The film’s ace in the hole, though, is the fresh blood that’s been injected, these players infusing their own distinct flavor to the roster of well-known characters. Rosario Dawson, Sin City (2005), gives Harrelson’s lonesome cowboy something of a love interest to stalk as Nevada, a tough-as-nails proprietor of an Elvis-themed hotel, whereas relative ingenue Zoey Deutch, Set It Up (2018), is an absolute scene-stealer as sorority sister Madison, a bubblegum pink-wearing valley girl who drives a wedge between lovebirds Columbus and Wichita. Deutch is a simply magnetic and the real MVP, transforming a scatterbrain stereotype into somebody winsome and appealing; she manages to outshine her Oscar-nominated costars in all of her scenes by radiating some much needed fizz and sparkle to the sarcasm exuded by the core group. Lastly, Luke Wilson, Old School (2003), and Thomas Middleditch, The Final Girls (2015), steal the show as Albuquerque and Flagstaff respectively, bizarro versions of Tallahassee and Columbus, complete with their own set of do-or-die ‘Rules’ known as ‘Commandments’ — these ludicrous look-alikes (according to some Zombieland trivia) hold the original names for Woody Harrelson and Jesse Eisenberg’s characters, their handful of scenes cleverly choreographed and a real riot.
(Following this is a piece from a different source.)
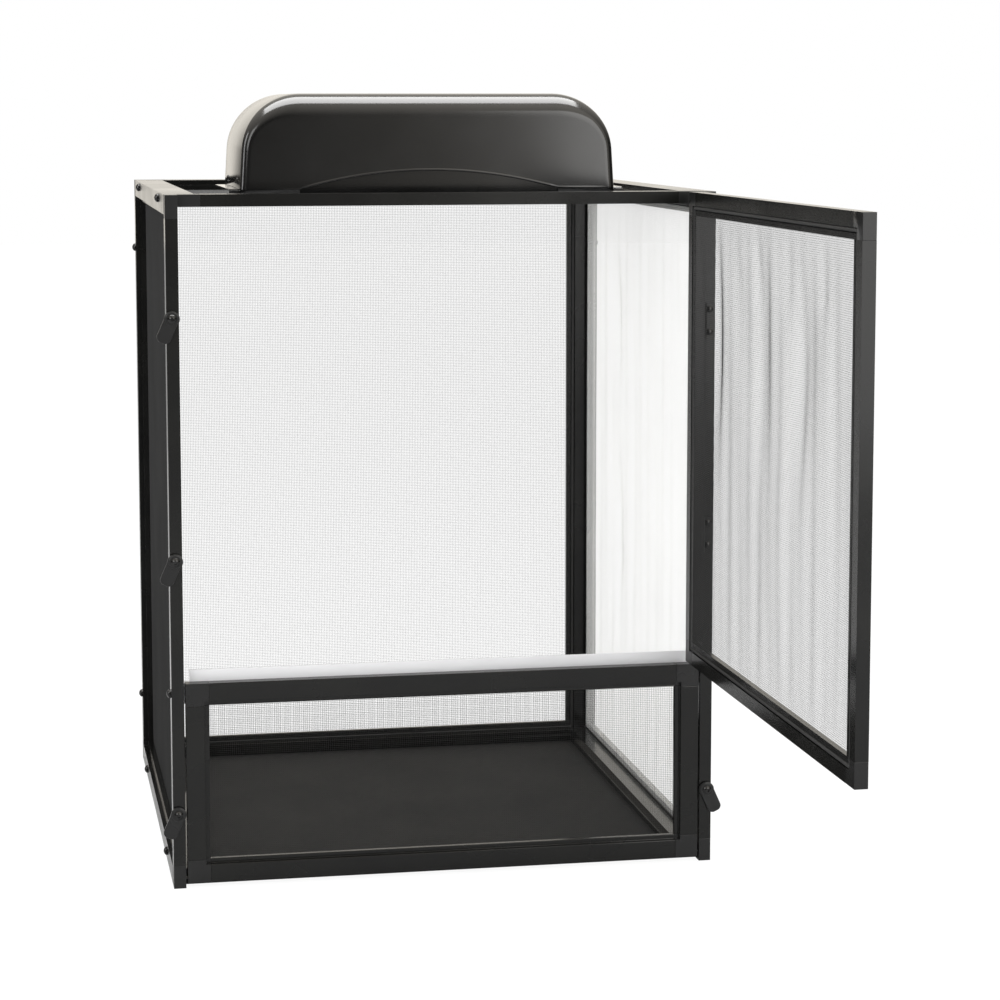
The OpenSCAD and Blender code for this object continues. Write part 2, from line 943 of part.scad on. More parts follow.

For a project languished in development hell for several years, Zombieland: Double Tap is a commendable effort, coming off as a confident second instalment — it’s manic and wildly energetic, with some solid character stuff and nifty photography to boot. Either way, I’d be up for a Zombieland 3: Beware of Bathrooms, which is saying something, considering that when it comes to the ‘biters’ genre, I’m all tapped out! Oh, be sure to sit through the closing credits for a) Woody Harrelson’s rendition of the Elvis Presley rock-pop classic ‘Burning Love,’ and b) a preposterous mid-credit scene that takes us all the way back to Day Zero (the beginning of the zombie outbreak), which, funnily, coincides with the release of *spoiler alert* the fictional Garfield 3: Flabby Tabby — you don’t wanna miss this, trust me!